27/06/2025
O Brasil não nos dá descanso! No mesmo dia em que o IBGE nos presenteia com a excepcional notícia de que o desemprego caiu para 6,2% e de que a formalização do trabalho, a tal carteira assinada, atingiu níveis históricos — espécie de primavera tardia no mercado de trabalho —, somos brindados com outra revelação, esta de tom escatológico: as mulheres evangélicas são, de longe, as campeãs nacionais em fecundidade.
Com média de 1,7 filho por mulher, as evangélicas vêm povoando o nosso futuro com fervorosa diligência. Essa notícia deve ter sido recebida com júbilo nos púlpitos-gazofilácios do país, onde a aritmética da salvação é elementar: mais empregos significam mais dízimos; mais filhos, mais ovelhas. Para os rapinantes da fé, nada como um rebanho crescente e obedientemente endinheirado.

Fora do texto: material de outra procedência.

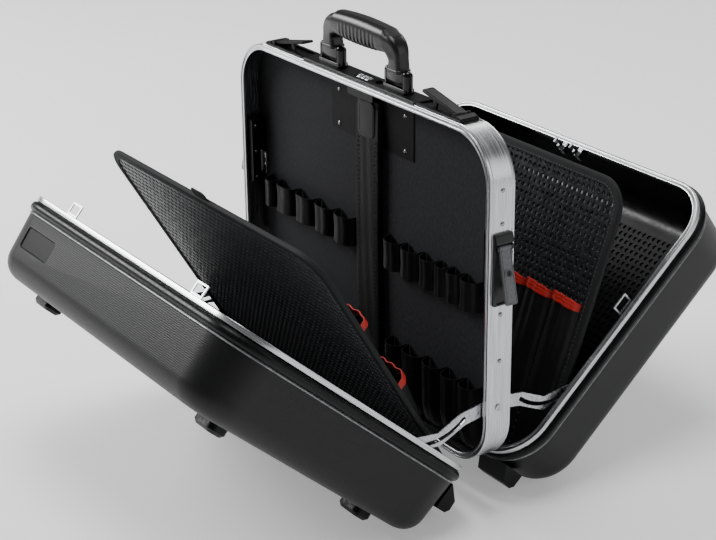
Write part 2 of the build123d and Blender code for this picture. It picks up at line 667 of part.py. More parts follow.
def lock_slide():
    """Sliding button that frees the lock, with finger ribs."""
    floor_z = PLATE_TOP_Z - TOP_PLATE_THICKNESS / 2 + 0.3
    half = SLIDE_WIDTH / 2
    end = SLIDE_START_X + SLIDE_LENGTH
    button = block(SLIDE_START_X, end, -half, half, floor_z, floor_z + SLIDE_HEIGHT)
    for i in range(3):
        x = SLIDE_START_X + SLIDE_LENGTH * (i + 1) / 4
        button -= block(x - 0.4, x + 0.4, -half, half, floor_z + SLIDE_HEIGHT - 0.7, floor_z + SLIDE_HEIGHT)
    return on_frame(button)


def handle_mount():
    """Clevis of one handle leg: low block with two round-topped ears, pivot along X."""
    ear_middle = HANDLE_FOOT_WIDTH / 2 + SIDE_PLAY + EAR_THICKNESS / 2
    reach = ear_middle + EAR_THICKNESS / 2
    half_y = EAR_DEPTH / 2
    mount = block(-reach, reach, -half_y - 1, half_y + 1, 0, MOUNT_BLOCK_HEIGHT)
    for side in (-1, 1):
        x0 = side * ear_middle - EAR_THICKNESS / 2
        face = Pos(0, (EAR_HEIGHT - half_y) / 2) * Rectangle(EAR_DEPTH, EAR_HEIGHT - half_y)
        face += Pos(0, EAR_HEIGHT - half_y) * Circle(half_y)
        ear = Pos(x0, 0, 0) * extrude(Plane.YZ * face, EAR_THICKNESS)
        crown = ear.edges().filter_by(GeomType.CIRCLE)
        mount += chamfer(crown, EAR_CHAMFER)
    bore = (-reach, 0, HANDLE_PIVOT_RISE), (reach, 0, HANDLE_PIVOT_RISE)
    return mount - rod(HANDLE_PIN_RADIUS, *bore)


def handle_mounts():
    """The two handle clevises on the plate."""
    mounts = [Pos(side * HANDLE_LEG_X, 0, PLATE_TOP_Z) * handle_mount() for side in (-1, 1)]
    return on_frame(Compound([solid for mount in mounts for solid in mount.solids()]))


def handle_arch(step):
    """Side view of the handle without its feet, drawn out to the depth of its legs."""
    outer_half = HANDLE_LEG_X + HANDLE_LEG_WIDTH / 2
    inner_half = HANDLE_LEG_X - HANDLE_LEG_WIDTH / 2
    under = HANDLE_END_RISE - GRIP_HEIGHT
    end = HANDLE_END_RISE
    top_arc = ThreePointArc((-outer_half, end), (0, HANDLE_TOP_RISE), (outer_half, end))
    belly = ThreePointArc((inner_half, under), (0, under - GRIP_BELLY), (-inner_half, under))
    foot_outer = outer_half + LEG_FLARE
    foot_inner = inner_half - LEG_FLARE
    right = Polyline((outer_half, end), (foot_outer, step), (foot_inner, step), (inner_half, under))
    left = Polyline((-inner_half, under), (-foot_inner, step), (-foot_outer, step), (-outer_half, end))
    outline = make_face([top_arc, right, belly, left])
    arch = extrude(Plane.XZ * outline, HANDLE_LEG_DEPTH / 2, both=True)
    upper = arch.edges().filter_by(Axis.Y).filter_by(lambda e: e.center().Z > step + 1)
    arch = fillet(upper.group_by(Axis.Z)[-1], GRIP_OUTER_RADIUS)
    inside = arch.edges().filter_by(Axis.Y).filter_by(
        lambda e: abs(e.center().Z - under) < 0.5 and abs(abs(e.center().X) - inner_half) < 0.5)
    return fillet(inside, GRIP_INNER_RADIUS)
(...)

Uma leitura algo pessimista dos dados publicados pelo IBGE sugere que o Brasil caminha, com ritmo firme, rumo a um santuário pentecostal de proporções continentais. Como já amplamente estudado, nos lares evangélicos a infância é um batismo diário: a criança ainda mal articula as sílabas, mas já aprendeu que existe um Deus vingativo e um diabo permanentemente empenhado em roubar-lhe a alma. Nesse universo, o mundo se divide entre o que é de Deus — esse Deus com nome, endereço e CNPJ do pastor — e o que é do capeta, categoria suficientemente ampla para abrigar o restante da humanidade (à exceção dos judeus, que, como todo pentecostal sabe, são o povo escolhido por Deus).

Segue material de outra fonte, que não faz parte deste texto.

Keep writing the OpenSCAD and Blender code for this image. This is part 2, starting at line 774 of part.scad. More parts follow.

É claro que se poderia argumentar que o catolicismo também carrega uma longa tradição de catequese doméstica, e isso seria verdade. No entanto, há um dado menos animador: os católicos, ao que tudo indica, andam procriando menos. Ainda que a taxa de fertilidade fosse semelhante, sabe-se que não se conquista território apenas com hóstias: é preciso volume humano, números, legiões de pequenos fiéis marchando rumo ao púlpito. E, nesse quesito, os evangélicos têm sido mais produtivos e eficientes. A linha de montagem do proselitismo segue a pleno vapor. Hoje temos, aos montes, pastores mirins; amanhã, quem sabe, uma geração de obreiros ainda de fralda. A picaretagem nunca se impôs limites e não é agora que o fará.
Sem julgar a fé alheia, há algo perigoso nessa simbiose entre fervor religioso e pujança demográfica. É, no mínimo, preocupante que o futuro da república possa estar sendo gestado, neste exato instante, na alta fecundidade pentecostal; ali, onde cada nascimento é celebrado entre um salmo e um louvor, o projeto de um país laico pode estar sendo reduzido a uma peça decorativa da Constituição.
A boa nova é que nem todos os filhos de pentecostais seguem os passos dos pais. Alguns se desgarram, desviam-se, questionam, rompem. Talvez haja, no meio desse crescimento geométrico, um contingente suficiente de futuros agnósticos, críticos, ateus e budistas de garagem capaz de manter algum grau de diversidade no ecossistema espiritual brasileiro. Neles repousam as últimas esperanças de um país minimamente arejado, onde se possa crer, ou não, sem risco de ser apedrejado pelo altar da esquina.
Enquanto seguimos de carteira assinada na mão, Bíblia debaixo do braço e dízimo no Pix, que rezem, os que ainda oram, para que a próxima geração venha com anticorpos democráticos capazes de resistir ao contágio da teocracia disfarçada de avivamento. Caso contrário, o Evangelistão já não baterá à porta. Entrará com desenvoltura pela sala, puxará uma cadeira e perguntará, com um sorriso messiânico e um olhar no seu bolso: “Já aceitou Jesus como seu único e suficiente salvador?”